Geely's turnaround plan for Volvo consists of three lines of action:
1. Geely won't interfere in Volvo's day-to-day management, will continue manufacturing Volvo cars in Europe, and plans to retain the existing management team. That's a textbook case of partnering.
2. Geely will integrate Volvo's patented technologies into its vehicles for which it will pay the latter.
3. Geely will take Volvo to China by setting up a 300,000 units per annum plant there.
Based on my M&A experience in China, I'm skeptical that this deal will generate value—for several reasons.
Geely lacks the management skills to integrate a large company like Volvo. The two companies made almost the same number of vehicles last year: Geely manufactured 329,000 units while Volvo made 335,000 units. However, the $2.4-billion Geely was six times smaller than Volvo, whose revenues were $12.4 billion.
The Chinese automobile-maker lacks global exposure. It exports a small number of automobiles to other developing countries; has made only a few overseas investments; and in China, it has entered into just one joint venture with the London taxicab producer, Manganese.
There are few production or marketing-related synergies. While Geely, a low-cost, low-end producer, will gain access to a premium brand and sophisticated technologies, it isn't clear what it brings to Volvo. It'll be tough to reduce costs; the two have different platforms and quality standards.
Managing becomes complicated because of differences in perspectives and hierarchical decision-making. When I have chatted with senior executives of European and American companies acquired by Chinese enterprises, they have all mentioned the resulting challenges.
Although Geely says it will allow Volvo to retain its independence, founder Li Shufu is an aggressive entrepreneur. It may be difficult for him to adopt a hands-off approach, particularly if Volvo keeps losing money; that hasn't been his style in the past.
If there are question marks around production, technology, marketing, and management synergies, what's driving the takeover? Well, Geely had access to cash, Li was willing to invest it in Volvo, and he's betting on the fact that entering China will return Volvo to profitability.
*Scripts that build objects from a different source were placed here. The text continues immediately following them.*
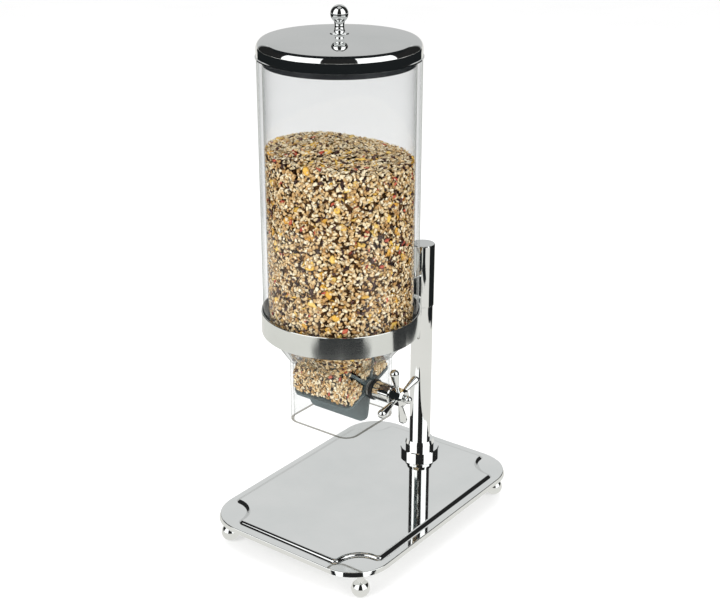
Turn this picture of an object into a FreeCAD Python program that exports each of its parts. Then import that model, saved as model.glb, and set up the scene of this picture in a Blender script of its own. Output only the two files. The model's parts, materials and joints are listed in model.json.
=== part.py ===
import FreeCAD, Part
import os
import re

import Sketcher

# Cereal dispenser: mirror-steel tray on ball feet, a column that carries a ring, a clear
# storage tube in the ring, a funnel and square chute under it, a soft metering wheel in the
# chute turned by a four-spoke knob, and a lid that lifts off.
# Origin on the floor under the middle of the tray. +X is the knob side, -Y the bowl side.

V = FreeCAD.Vector
doc = FreeCAD.newDocument("cereal_dispenser")

# ---------------------------------------------------------------- driving dimensions (mm)
SIZES = [
    # tray
    ("tray_half_x", 108.0), ("tray_half_y", 152.0), ("tray_corner", 45.0), ("sheet_gauge", 1.5),
    ("skirt_z", 29.5), ("rim_z", 34.0), ("panel_z", 37.0), ("panel_half_x", 98.2),
    ("panel_half_y", 140.7), ("scallop_r", 26.0), ("scallop_out", -5.5), ("shoulder_r", 6.0),
    ("rim_round", 0.8), ("rim_flare", 18.0), ("panel_slope", 40.0), ("panel_round", 3.8),
    ("slope_inset", "sheet_gauge * (1 / cos(panel_slope) - tan(panel_slope))"),
    ("shoulder_run", "sqrt((scallop_r + shoulder_r)^2 - (scallop_out + shoulder_r)^2)"),
    # feet
    ("foot_x", 89.0), ("foot_y", 128.8), ("ball_r", 9.66), ("ball_mid", 9.4), ("foot_neck", 4.0),
    ("foot_stud", 2.5), ("boss_r", 8.0), ("boss_z", 28.5),
    ("ball_flat", "sqrt(ball_r^2 - ball_mid^2)"),
    ("ball_top", "ball_mid + sqrt(ball_r^2 - foot_neck^2)"),
    # column
    ("column_y", 105.1), ("tube_r", 12.3), ("tube_bore", 10.8), ("flange_r", 22.5),
    ("flange_top", 44.5), ("collar_r", 17.0), ("collar_lip", 15.5), ("collar_top", 55.0),
    ("sleeve_r", 13.3), ("sleeve_bore", 12.34), ("sleeve_low", 224.0), ("sleeve_top", 292.4),
    ("cap_top", 296.4), ("cap_plug", 280.0), ("rod_r", 4.0), ("rod_low", 23.0),
    ("nut_r", 7.5), ("nut_low", 27.5), ("washer_r", 11.0), ("lock_z", 234.0), ("lock_r", 2.5),
    # ring and hopper
    ("hopper_y", -43.9), ("ring_r", 82.0), ("ring_in", 80.9), ("ring_low", 245.3),
    ("ring_top", 268.7), ("ledge_r", 77.2), ("ledge_gauge", 1.4), ("liner_in", 80.1),
    ("glass_r", 80.0), ("glass_bore", 74.7), ("glass_low", 252.7), ("glass_top", 527.0),
    ("arm_half", 6.5), ("arm_top", 264.0), ("arm_low_ring", 247.0), ("arm_low_sleeve", 231.0),
    # funnel and chute
    ("cone_r", 76.5), ("cone_bore", 73.6), ("chute_half", 42.5), ("chute_corner", 15.0),
    ("chute_wall", 3.0), ("shoulder_z", 211.5), ("seam_z", 203.7), ("mouth_z", 144.0),
    # metering wheel and knob
    ("wheel_z", 187.5), ("wheel_tilt", 50.0), ("vane_tip", 38.5), ("vane_half", 38.0),
    ("vane_gauge", 3.0), ("vane_corner", 9.0), ("core_bore", 4.0), ("core_r", 8.0),
    ("soft_r", 11.0), ("core_half", 37.5), ("shaft_r", 4.0), ("bush_in", 4.05), ("bush_out", 7.0),
    ("bush_inner", 39.0), ("bush_outer", 46.0), ("seal_in", 7.1), ("seal_out", 11.0),
    ("seal_outer", 45.6), ("barrel_start", 46.2), ("barrel_r", 9.6), ("hub_start", 66.5),
    ("hub_end", 82.0), ("hub_flat", 9.2), ("knob_lean", 15.5), ("spoke_x", 74.0),
    ("spoke_root", 2.0), ("spoke_end", 4.8), ("spoke_reach", 34.4), ("tip_neck", 2.6),
    ("tip_r", 4.2), ("tip_mid", 85.8), ("left_cap", 51.0), ("left_cap_r", 8.0),
    # lid
    ("lid_low", 527.2), ("lid_lip_r", 81.1), ("lid_lip_z", 528.6), ("lid_wall_r", 80.2),
    ("lid_wall_z", 536.0), ("lid_gauge", 1.0), ("lid_round", 10.0), ("dome_edge", 71.3),
    ("dome_edge_z", 545.9), ("dome_apex", 549.6), ("dome_curve", 640.0), ("lid_hole", 2.6),
    ("plug_r", 74.3), ("plug_bore", 70.0), ("plug_low", 520.4), ("plug_seat", 79.0),
    ("plug_top", 530.4), ("pull_base", 9.4), ("pull_collar", 5.6), ("pull_neck", 5.2),
    ("pull_ball", 8.7), ("pull_mid", 567.9), ("pull_bore", 562.0), ("lid_bolt", 2.5),
    ("pull_join", "pull_mid - sqrt(pull_ball^2 - pull_neck^2)"),
    ("bolt_head", 4.5), ("bolt_low", 544.7), ("bolt_seat", 547.3), ("lid_washer_r", 7.0),
]


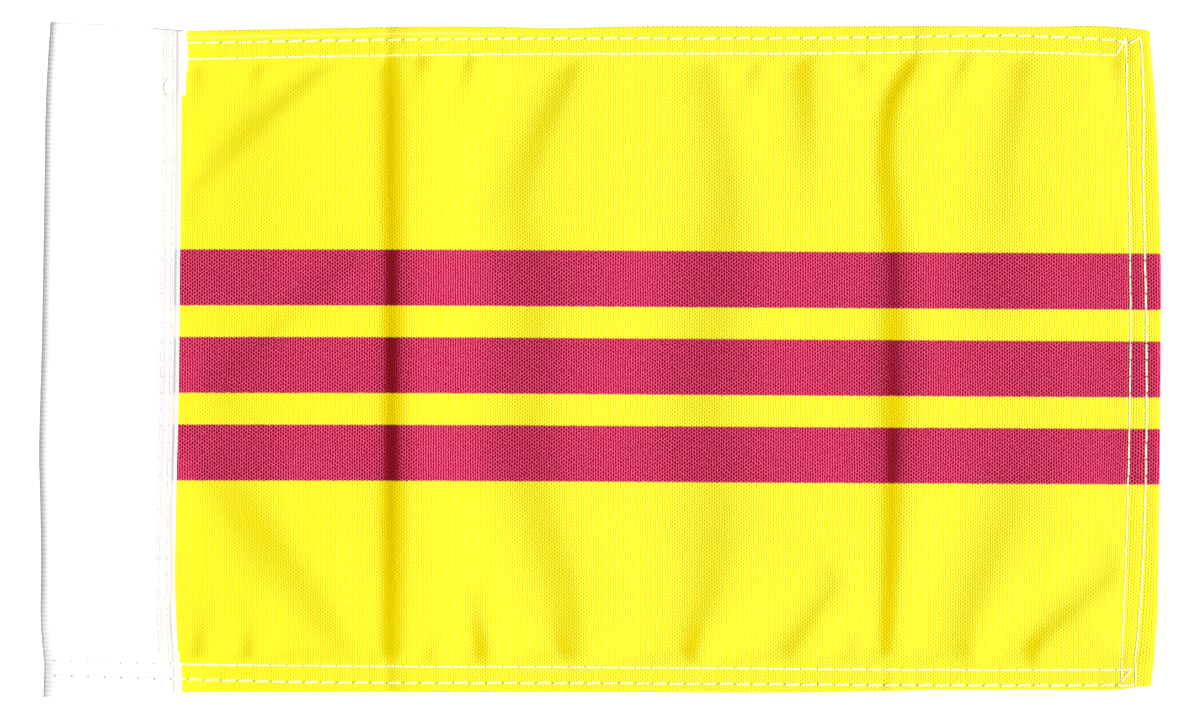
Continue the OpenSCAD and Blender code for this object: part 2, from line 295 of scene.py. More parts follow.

After all, China is the world's largest automobile market, with 13.6 million units sold in 2009 and some 16 million likely to sell in 2010. The country's premium segment, where Volvo will compete, is growing at over 100% a year. Geely plans to boost Volvo's sales in China to between 200,000 and 300,000 units per year—ambitious since Volvo sold only 30,000 cars in China in 2009. While entering China will help Volvo, I don't see the company turning around by 2012, as promised.
M&A in the automobile business have rarely worked. In the past, Li has beaten the odds on his own turf, but he's now fishing in a global pond where the rules are different. Sure, Geely has landed a big catch, but absorbing it isn't going to be easy.